Shingled Roofs – Shingled Roofs consist of overlapping panels made from any of numerous materials. Fiberglass asphalt shingles, commonly used on homes, are coated with granules for protection. Cool asphalt shingles use specially coated granules that provide better solar reflectance. While it is possible to coat existing asphalt shingles to make them cool, this is not normally recommended or approved by shingle manufacturers.

Tile Roofs – Tile Roofs can be made of clay, slate, or concrete. Clay and slate tiles come from the ground, so their colors differ depending on the earth’s composition. Some varieties will naturally be reflective enough to achieve cool roof standards. Tiles can also be glazed to provide waterproofing or coated to provide customized colors and surface properties.
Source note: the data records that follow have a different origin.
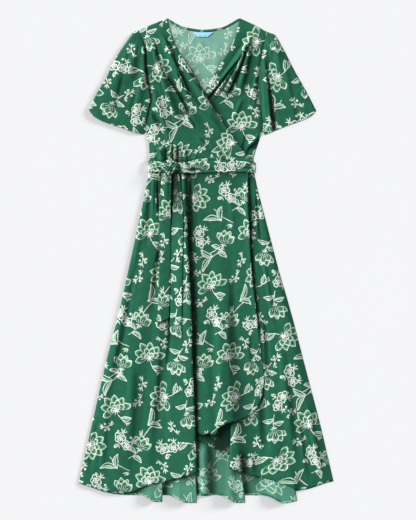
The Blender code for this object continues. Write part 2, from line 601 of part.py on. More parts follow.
def armhole_of(side, way):
    """The armhole beside a bodice's side, with a station at each of its rows and half way between them."""
    rows = [row for row in BODICE_ROWS if row <= UNDERARM]
    corners = edge(side, np.array(rows))
    fine = np.arange(0, len(rows) - 0.5, 0.5)
    places = np.stack([np.interp(fine, np.arange(len(rows)), corners[:, i]) for i in (0, 1)], axis=1)
    share = np.interp(fine, np.arange(len(rows)), rows) / UNDERARM
    gap = ARMHOLE_GAP + (UNDERARM_GAP - ARMHOLE_GAP) * ease((share - 0.85) / 0.15)
    return tuple(Station(a, x + way * g, y) for a, (x, y), g in zip(share, places, gap))


def make_sleeve(name, side, way, outer, hem, creases, finish):
    """A flattened tube: its lower layer rests on the surface under the upper one. way is its side, -1 or 1."""
    armhole = armhole_of(side, way)
    outer = (Station(0, armhole[0].x, armhole[0].y),) + outer
    underarm = straight(armhole[-1], hem[-1])
    w = np.array([station.along for station in armhole])
    v = np.array(SLEEVE_ROWS)
    upper_xy = patch(armhole, hem, outer, underarm, w, v)
    rise = ease(w / 0.12) * ease((1 - w) / 0.12)
    upper = np.concatenate([upper_xy, np.full(upper_xy.shape[:2] + (1,), SEAM_LEVEL)], axis=2)
    upper[..., 2] += SLEEVE_FOLD * (1 - ease(w / 0.35))[None, :] * ease(v / 0.15)[:, None]
    folded = crease_cloth(upper, creases)
    keep = ease(v / 0.10)[:, None] * (0.25 + 0.75 * rise)[None, :] * ease((1 - w) / 0.15)[None, :]
    upper = upper + (folded - upper) * keep[..., None]
    inner = slice(-2, 0, -1)
    lower = np.concatenate([upper_xy[:, inner], np.full((len(v), len(w) - 2, 1), FLOOR_LEVEL)], axis=2)
    middle = (FLOOR_LEVEL + SEAM_LEVEL) / 2
    upper[:, -1, 2] = middle
    upper[:, 0, 2] = middle + SLEEVE_FOLD * 0.4 * ease(v / 0.15)
    points = np.concatenate([upper, lower], axis=1)
    return cloth(name, points, finish, ring=True)


def make_sash_front(below, finish):
    """The stretch across the front. Both ends fold round the sides of the dress and a little under its back."""
    t = np.linspace(0, 1, 23)
    centre = edge(SASH_CENTRE, t)
    half = level(SASH_HALF_HEIGHT, t)
    s = np.linspace(-1, 1, 7)
    front = np.zeros((len(t), len(s), 3))
    front[..., 0] = centre[:, :1]
    front[..., 1] = centre[:, 1:] - s[None, :] * half[:, None]
    front[..., 2] = SEAM_LEVEL + SASH_LIFT
    front = lay_over(front, below, SEAM + 0.2, wall=SASH_WALL)
    gathered = (ease(t / 0.2) * ease((1 - t) / 0.1))[:, None]
    front[..., 2] += SASH_PLEAT * (1 + np.cos(s * 2.2 * math.pi)[None, :] * gathered)
    turned = []
    for end, way in ((0, -1), (-1, 1)):
        last = front[end]
        high = last[:, 2]
        lines = []
        for out, height in ((1.8, 0.82), (2.6, 0.55), (2.2, 0.25), (0.6, 0.0)):
            line = last.copy()
            line[:, 0] += way * out
            line[:, 2] = SASH_WALL / 2 + (high - SASH_WALL / 2) * height
            lines.append(line)
        under = last.copy()
        under[:, 0] -= way * SASH_TURN_UNDER
        under[:, 2] = SASH_WALL / 2
        lines.append(under)
        turned.append(np.array(lines))
    points = np.concatenate([turned[0][::-1], front, turned[1]], axis=0)
    return cloth("sash_front", points, finish, wall=SASH_WALL - 0.3)


def make_sash_back(finish):
    low_x, high_x = SASH_CENTRE[0].x + SASH_TURN_UNDER + 1.0, SASH_CENTRE[-1].x - SASH_TURN_UNDER - 1.0
    x = np.linspace(low_x, high_x, 8)
    y = np.array((SASH_HIGH_Y - 1, SASH_LOW_Y + 1))
    points = np.zeros((len(y), len(x), 3))
    points[..., 0], points[..., 1] = x[None, :], y[:, None]
    points[..., 2] = FLOOR_LEVEL
    return cloth("sash_back", points, finish, upright=("top", "bottom", "left", "right"))


def sash_end(name, route, below, finish, tip):
    """A hanging end of the sash: a folded strip with a slanting tip, laid over what it hangs on."""
    t = np.linspace(0, 1, 18)
    centre = edge(route, t)
    s = np.linspace(-1, 1, 5)
    points = np.zeros((len(t), len(s), 3))
    narrow = 0.62 + 0.38 * ease(t / 0.12)
    points[..., 0] = centre[:, :1] + s[None, :] * END_HALF_WIDTH * narrow[:, None]
    points[..., 1] = centre[:, 1:] + tip * s[None, :] * ease((t - 0.8) / 0.2)[:, None]
    points[..., 2] = FLOOR_LEVEL
    points = lay_over(points, below, SEAM + 0.15, wall=END_WALL)
    points[..., 2] += 1.1 * (1 - s**2)[None, :] * (1 - 0.6 * t)[:, None]
    return cloth(name, points, finish, wall=END_WALL)


def make_knot(finish):
    """The knot: a soft clump with the wrapped band's swellings, flatter where it lies on the sash."""
    work = bmesh.new()
    bmesh.ops.create_uvsphere(work, u_segments=20, v_segments=12, radius=1)
    for v in work.verts:
        turn = math.atan2(v.co.y, v.co.x)
        swell = 1 + 0.10 * math.cos(3 * turn + 0.6) + 0.05 * math.cos(5 * turn)
        v.co.x *= KNOT_HALF.x * swell
        v.co.y *= KNOT_HALF.y * swell
        v.co.z *= KNOT_HALF.z * (1 if v.co.z > 0 else KNOT_FLATTEN)
        v.co += KNOT
    return add_object("sash_knot", work, finish)


def make_label(finish):
    v = np.linspace(0, 1, 3)[:, None]
    s = np.linspace(0, 1, 7)[None, :]
    left = LABEL_TOP[0] + (LABEL_LOW[0] - LABEL_TOP[0]) * v
    right = LABEL_TOP[1] + (LABEL_LOW[1] - LABEL_TOP[1]) * v
    x = left + (right - left) * s
    y = LABEL_TOP_Y + (LABEL_LOW_Y - LABEL_TOP_Y) * v + 0 * s
    z = np.full_like(x, WALL + SEAM + LABEL_WALL / 2)
    return cloth("neck_label", np.stack([x, y, z], axis=2), finish, wall=LABEL_WALL)


def make_binding(back_points, finish):
    """A narrow strip turned over the back neck, made from the back's own top edge."""
    first, last = 4, 12
    top = back_points[0, first : last + 1]
    fine = monotone(np.arange(len(top)), top, np.linspace(0.10, len(top) - 1.10, 25))
    inner = fine.copy()
    inner[:, 1] -= BINDING_WIDTH
    points = np.stack([fine, (fine + inner) / 2, inner], axis=0)
    points[..., 2] = SEAM_LEVEL - 0.1 + np.array((0, 0.25, 0))[:, None]
    return cloth("back_neck_binding", points, finish, wall=WALL - 0.2)


def clear_scene():
    for old in list(bpy.data.objects):
        bpy.data.objects.remove(old, do_unlink=True)


def main():
    clear_scene()
    green = material("printed_cloth", GREEN, 0.75)
    pale = material("cloth_reverse", PALE_GREEN, 0.8)
    blue = material("label_cloth", SKY_BLUE, 0.55)

    sash_back = make_sash_back(green)
    back_bodice, back_points = make_back_bodice(pale)
    back_skirt = make_back_skirt(pale)
    make_binding(back_points, green)
    make_label(blue)

    under = front_bodice(LEFT_SIDE, UNDER_EDGE, UNDER_LIP, UNDER_LEVEL, UNDER_CREASES)
    under_bodice = cloth("front_bodice_left", under, green, upright=("top", "bottom", "left"))
    over = front_bodice(RIGHT_SIDE, OVER_EDGE, OVER_LIP, OVER_LEVEL, OVER_CREASES)
    over = lay_over(over, [under_bodice], SEAM + 0.3, locked_rows=1)
    over_bodice = cloth("front_bodice_right", over, green, upright=("top", "bottom", "left"))

    inner_points = skirt_panel(INNER_FRONT, INNER_FOLD_START)
    inner_points = lay_over(inner_points, [back_skirt], SEAM, reach=9.0, fold=INNER_FOLD)
    inner = cloth("skirt_front_inner", inner_points, green, upright=("top", "right"))
    outer_points = skirt_panel(OUTER_FRONT, OUTER_FOLD_START)
    outer_points = lay_over(outer_points, [back_skirt, inner], SEAM, reach=9.0, fold=OUTER_FOLD)
    outer = cloth("skirt_front_outer", outer_points, green, upright=("top", "left"))

    make_sleeve("sleeve_right", RIGHT_SIDE, -1, RIGHT_OUTER, RIGHT_HEM, RIGHT_SLEEVE_CREASES, green)
    make_sleeve("sleeve_left", LEFT_SIDE, 1, LEFT_OUTER, LEFT_HEM, LEFT_SLEEVE_CREASES, green)

    sash_front = make_sash_front([over_bodice, under_bodice, inner, outer], green)
    long_end = sash_end("sash_end_long", END_LONG, [outer, sash_front], green, tip=-7)
    sash_end("sash_end_short", END_SHORT, [outer, sash_front, long_end], green, tip=8)
    make_knot(green)


main()
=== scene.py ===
"""A printed crepe wrap dress, laid flat on its back with its front up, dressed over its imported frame.

The tables are in millimetres and the meshes in metres. +X is the wearer's left, +Y runs to the neck and +Z
up from the surface that the dress lies on. Heights are those of the middle of the cloth above that surface,
and "right" and "left" are the wearer's.
"""

import logging
import math
from dataclasses import dataclass, replace
from enum import Enum
from typing import NamedTuple, Optional, Sequence, Union

import bmesh
import bpy
import numpy as np
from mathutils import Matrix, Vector
from mathutils.bvhtree import BVHTree

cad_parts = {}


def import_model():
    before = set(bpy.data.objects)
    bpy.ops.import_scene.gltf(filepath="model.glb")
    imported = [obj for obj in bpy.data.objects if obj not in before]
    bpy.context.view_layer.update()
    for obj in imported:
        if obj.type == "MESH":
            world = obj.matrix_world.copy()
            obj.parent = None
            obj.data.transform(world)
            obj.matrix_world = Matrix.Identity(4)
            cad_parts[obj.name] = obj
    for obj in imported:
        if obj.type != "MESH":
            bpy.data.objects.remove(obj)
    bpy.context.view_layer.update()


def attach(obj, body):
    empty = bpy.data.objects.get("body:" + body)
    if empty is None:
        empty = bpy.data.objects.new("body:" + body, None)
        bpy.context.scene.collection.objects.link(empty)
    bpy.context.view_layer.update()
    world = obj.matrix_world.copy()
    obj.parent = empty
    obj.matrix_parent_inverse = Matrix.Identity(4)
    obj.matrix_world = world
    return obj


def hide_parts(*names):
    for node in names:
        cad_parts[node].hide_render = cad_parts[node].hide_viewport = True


log = logging.getLogger("wrap_dress")

MM = 0.001
BODY = "root"

Colour = tuple[float, float, float, float]

# Driving sizes.
WALL = 0.8  # the thickness of the shells
CLEAR = 0.35  # between two pieces that lie on each other
WAIST_Y = 255.0  # the seam between bodice and skirt, under the sash
RIGHT_WAIST_X, LEFT_WAIST_X = -152.0, 127.5
SASH_LOW_Y, SASH_HIGH_Y = 236.0, 270.5
SASH_RAMP = 15.0  # how far above and below the sash the cloth comes back down
SASH_LIFT = 1.5  # the sash behind the back lifts the dress this much
FLOOR_LEVEL = 0.6  # cloth that rests on the surface
SEAM_LEVEL = 2.1  # cloth sewn on top of it
ABOVE_ALL = 200.0  # higher than any cloth, to look straight down from
CREASE_START, CREASE_END = 0.25, 0.35  # the shares of a crease in which it comes up and dies away
SAME_POINT = 0.02  # points that are nearer to each other are one
ROOM = 1.001  # how much larger than its area a flat size is at least
EDGE_WALL = 0.5  # the thickness of the narrow edges: the neck binding and the turned hem


class Station(NamedTuple):
    """A point of an edge: how far along it, from 0 to 1, and its place from above."""

    along: float
    x: float
    y: float


class Column(NamedTuple):
    """A line of cloth down a skirt front: its ends, its sideways bow, its heights and its fold's shift."""

    waist_x: float
    hem_x: float
    hem_y: float
    bow: float
    waist: float
    hip: float
    knee: float
    hem: float
    tuck: float = 0.0


class Crease(NamedTuple):
    """A soft ridge, or a trough where its height is below 0: its ends, half widths, height, lean and bow."""

    x0: float
    y0: float
    x1: float
    y1: float
    width0: float
    width1: float
    height: float
    lean: float = 0.0
    bow: float = 0.0


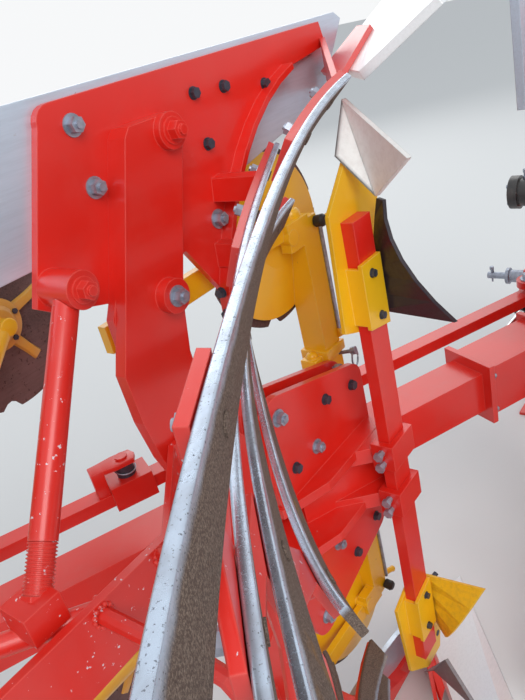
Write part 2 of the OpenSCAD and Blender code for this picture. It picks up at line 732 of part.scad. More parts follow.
module skimmers() {
  p = stalk_c;
  x0 = p[0] - stalk_w / 2 - seat_clear;
  x1 = p[0] + stalk_w / 2 + seat_clear;
  y1 = p[1] + stalk_t / 2 + seat_clear;
  y0 = p[1] - stalk_t / 2 - seat_clear;
  color([0.94, 0.75, 0.08]) both_sides() {
    upright([[-62, 352], [40, 312], [62, 372], [98, 441], [122, 560], [100, 640], [30, 640], [-48, 566]], y1, 8);
    upright([[x0 - 8, 345], [x1, 330], [x1, 470], [x0 - 8, 470]], y0 - 8, 8);
    box([x0 - 8, y0 - 1, 352], [x0, y1 + 1, 462]);
  }
}

module skim_boards() {
  top = [[90, -128, 730], [23, -138, 651], [30, -200, 577], [-16, -290, 649]];
  board_y = stalk_c[1] + stalk_t / 2 - 4;
  color([0.2, 0.18, 0.18]) both_sides() {
    share_plate(top, [for (q = top) q + [-7, 5, 0]]);
    swept([for (i = [0:6]) let (f = i / 6)
      let (a = bez([88, -166, 555], [66, board_y, 455], [62, board_y, 345], f),
        c = bez([84, -180, 552], [-22, -220, 486], [63, -300, 331], f))
      [a, c, c + [-6, 4, 0], a + [-6, 4, 0]]]);
  }
}

// Disc coulters: a square stem on the bracket and a stub to the disc's hub

module coulter_arms(k) {
  c = disc_at(k);
  color([0.94, 0.72, 0.08]) both_sides() if (k == 3) rear_arm(c); else {
    box([stem_x - stem_w / 2, stem_y - stem_w / 2, plate_top + seat_clear],
      [stem_x + stem_w / 2, stem_y + stem_w / 2, c[2] + 20]);
    box([c[0] - 12, stem_y - stem_w / 2, c[2] - stem_w / 2], [stem_x, stem_y - 4, c[2] + stem_w / 2]);
    box([-430, stem_y - 16, c[2] - 2], [c[0], stem_y, c[2] + 42]);
    translate([c[0], 0, c[2]]) rotate([-90, 0, 0]) rotate_extrude()
      polygon([[10, 38], [60, 42], [disc_r - 16, c[1] - 13], [disc_r - 16, c[1] - 9], [60, 46], [10, 46]]);
    cross_pin(c[0], c[2], stem_y - stem_w / 2 - 2, c[1] + disc_t / 2 + 12, 16);
  }
}

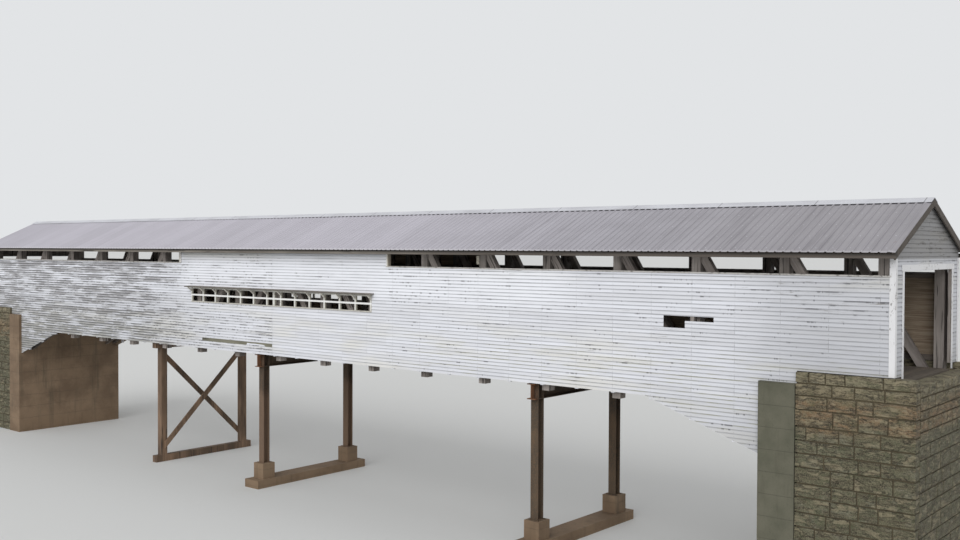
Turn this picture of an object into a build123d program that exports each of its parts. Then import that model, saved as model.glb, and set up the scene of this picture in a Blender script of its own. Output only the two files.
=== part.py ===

Low and Steep Sloped Roofs

Metal Roofs – Metal Roofs are available with natural metallic finishes, oven-baked paint finishes, or granular coated surfaces. Usually, unpainted metals are good solar reflectors but poor thermal emitters so they rarely satisfy low slope cool roof requirements, though some may still have a high enough SRI to count as a cool roof. Paint applied at the factory or in the field can increase a metal roof’s solar reflectance and thermal emittance, allowing it to achieve cool roof status. Alternatively, cool reflective coatings can be applied as with low sloped metal roofs.

Conclusion

Cool roofs have many benefits, from lowering indoor temperatures and improving air quality to reducing cooling costs and greenhouse gas emissions. Especially the summer season approaching, it is a great choice for your building structure. Painting the roof white, or implementing any type of cool roof helps you to conserve energy, reduce their carbon footprint and provide a more comfortable workplace for employees and clients alike. For Cool Roof rating, The Cool Roof Rating Council was created in 1998 to develop accurate and credible methods for evaluating and labeling the solar reflectance and thermal emittance (radiative properties) of roofing products and to disseminate the information to all interested parties. India is yet to catch up…what should be standard for cool roofing rating in India? We wonder.